无线传感器网络在智能制造、环境监测等领域拥有广泛的应用场景，但存在无线传感节点长期供电的瓶颈问题，利用摩擦纳米发电机（Triboelectric Nanogenerator, TENG）收集环境能量的自供能技术有望解决此问题。但现有基于TENG的无线传感技术方案，由于TENG传感器可传感量少、储能环节能量损耗大、无线芯片功耗高等缺点，难以同时满足广适用性和高实时性的要求。因此，本项目一方面提出频率调制TENG的方法，结合TENG自驱动和LC无源传感器的特点，达到双参数传感的目的，实现广适用性；另一方面，提出集成开关结构增强的基于光通讯的无线信号传输系统设计方法，舍弃电池和无线发射芯片模块，达到大幅缩小能量损耗的目的，实现高实时性。本项目拟从建模设计、制备测试和应用验证三个方面开展，通过双参数耦合解耦机理研究，获得一套频率调制TENG的优化设计及制备工艺方法，达到无线双参数实时传感的目的。

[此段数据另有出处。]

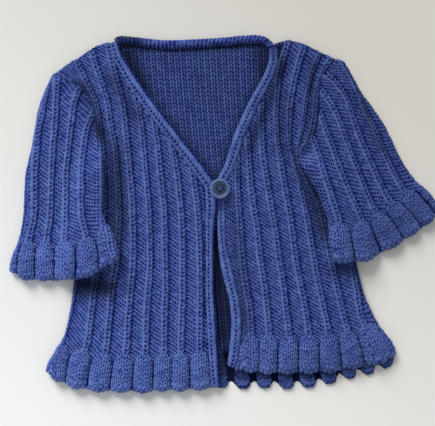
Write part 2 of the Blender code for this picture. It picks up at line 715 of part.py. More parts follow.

项目针对现有基于TENG的无线传感技术方案，可传感量少、储能环节能量损耗大、无线芯片功耗高等缺点，根据项目书的研究计划，有针对性进行了（1）利用频率调制TENG信号的方法，实现双参数、多参数传感（2）舍弃电池，利用机械/电子开关，实现低功耗实时的无线信号发送。研究从建模设计、制备测试和应用验证三个方面开展，通过多参数耦合解耦机理研究，获得一套频率调制TENG的优化设计及制备工艺方法，达到无线多参数实时传感的目的。.本项目建立了频率调制的TENG传感器的等效电路模型，揭示了多参数影响下幅值/频率变化的耦合机理，提出了谐振信号的多参数解耦提取路径，获得了一套基于TENG的多参数自驱动传感器的优化设计理论与方法。目前已基本完成了项目要求的研究内容，并且后续还开展针对本项目进一步的深入研究，包括在多参数传感方面，通过将单谐振结构拓展为多谐振结构，可以实现多个独立的谐振体系峰，将项目原定的双参数传感拓展为三参数以上同时传感；在自供能实时无线传感方面，将机械开关改进为更稳定的电子开关，可以将系统稳定性大幅提升，并改进无线发射电路，实现更稳定的无线信号发送；同时探索了基于磁耦合谐振原理的无限能量/信号传输体系，保证更稳定和远距离的自驱动无限能量传输。基于以上结果，项目针对道路交通人流车流监测、环境温度/湿度/液位等参数自驱动传感、工厂分拣、无损探伤，无线胎压监测等方面进行了应用验证，验证了基于频率调制的自驱动无线TENG传感系统的可行性。.在基础研究成果方面，项目共发表高水平SCI期刊8篇，其中中科院1区7篇，包含自然子刊一篇。获授权中国发明专利1项，4项中国发明专利实审中。协助培养硕士研究生6名。